Andreas Mackensen kann an dem Vorschlag nichts Übles finden. „Mir hat der Streik gezeigt, daß der Betrieb gut mit weniger Beschäftigten auskommen kann. Zuerst hatten wir drei Schlosser, jetzt müssen wir ohne auskommen“, was die Produktion nicht nachhaltig beeinflußt habe. Offensichtlich ist der Streik für die Mackensens mehr oder minder willkommener Anlaß, den Betrieb zu rationalisieren: „Alle 20 können wir auf keinen Fall wieder einstellen.“

Daß unbeliebte Leute aus dem Betrieb entfernt werden sollen, bestreitet er.
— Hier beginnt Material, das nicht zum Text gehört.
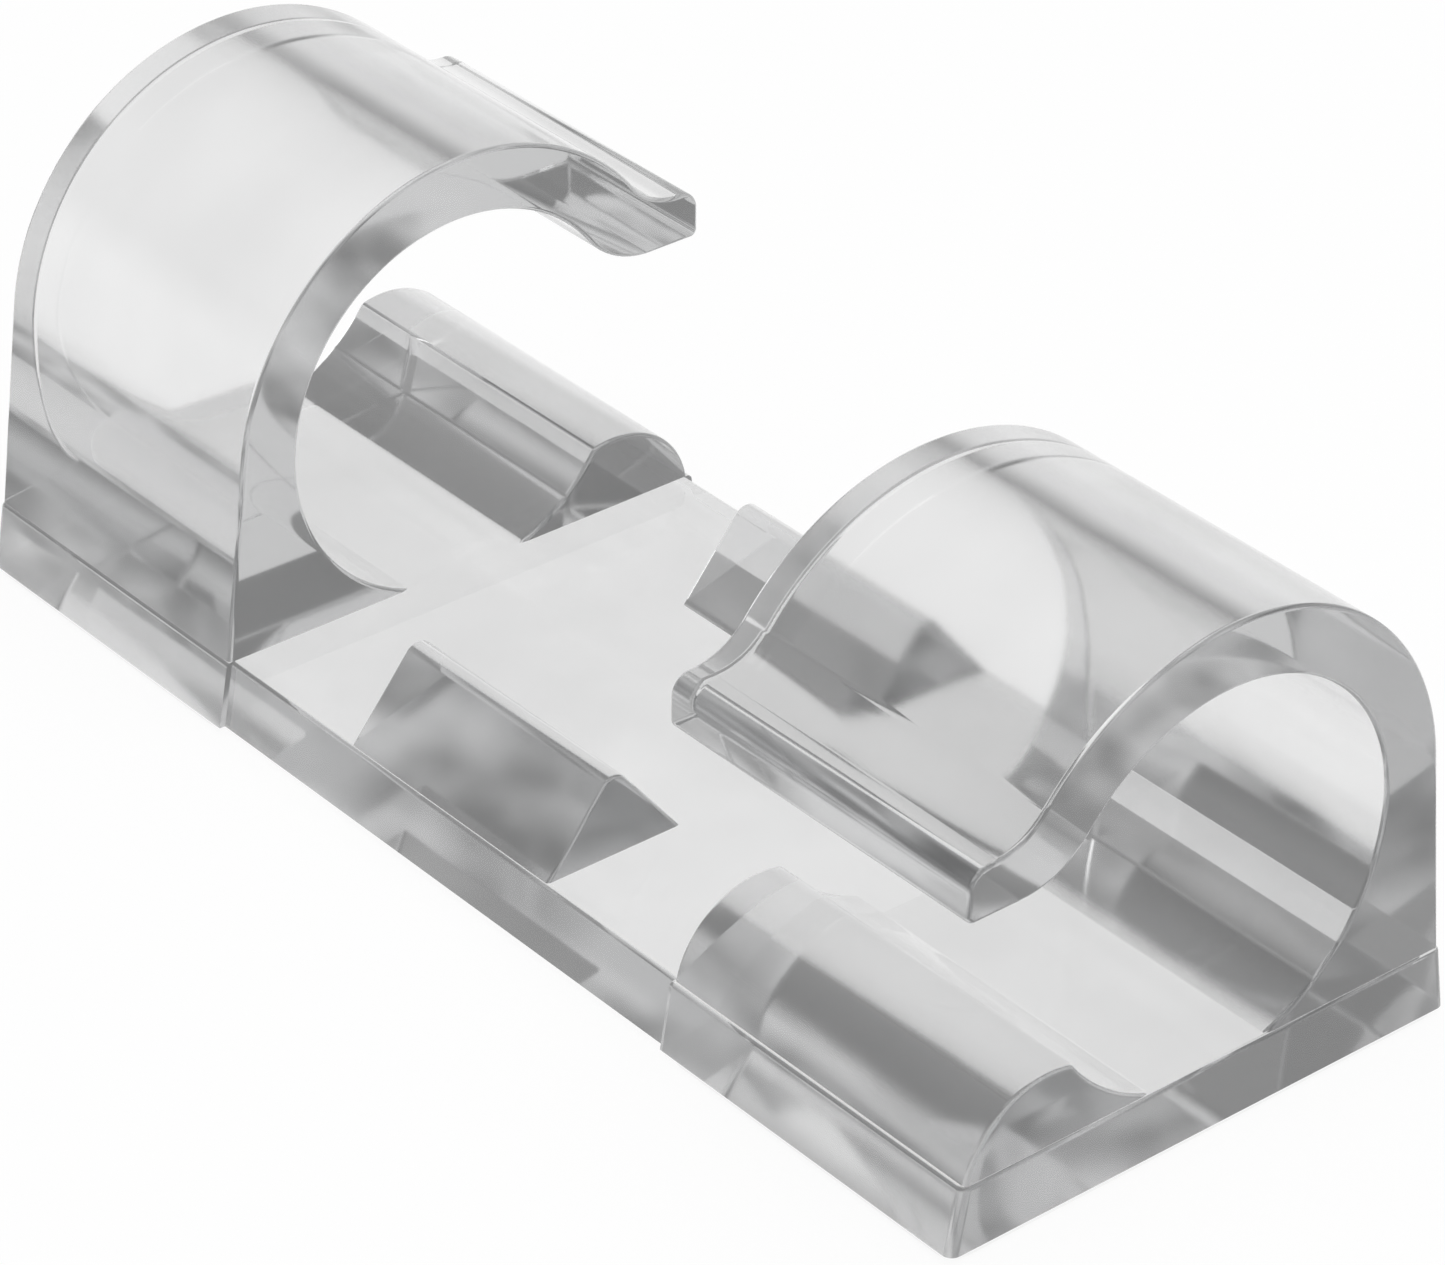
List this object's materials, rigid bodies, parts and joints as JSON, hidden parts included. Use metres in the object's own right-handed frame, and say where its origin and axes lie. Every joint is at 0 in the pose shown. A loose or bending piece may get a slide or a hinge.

Allerdings sieht er den Vorteil, daß Querulanten und „Drahtzieher“, die die Unzufriedenheit in der Firma geschürt hätten, die anderen gar zur „Arbeitsreduzierung“ motivierten, im wahrsten Sinne des Wortes draußen vor der Tür stehen. „Das Betriebsklima ist jetzt um ein Vielfaches besser als vor dem Streik.“ Konsequent reduziert Andreas Mackensen den Streik auf eine „Demonstration gewerkschaftlicher Macht. Um die Mitarbeiter geht es schon lange nicht mehr.“

Inzwischen ist Feierabend, die ersten Arbeiter und Arbeiterinnen umkurven mit ihren Autos die Holzpaletten. Sie fahren am Planwagen vorbei, grüßen nicht, werfen keinen Blick zu uns herüber. Routiniert und emotionslos ist das Verhältnis zwischen Streikbrechern und Streikenden; zu Handgreiflichkeiten ist es ohnehin nie gekommen. Rotzige Sprüche skandiert schon lange keiner mehr.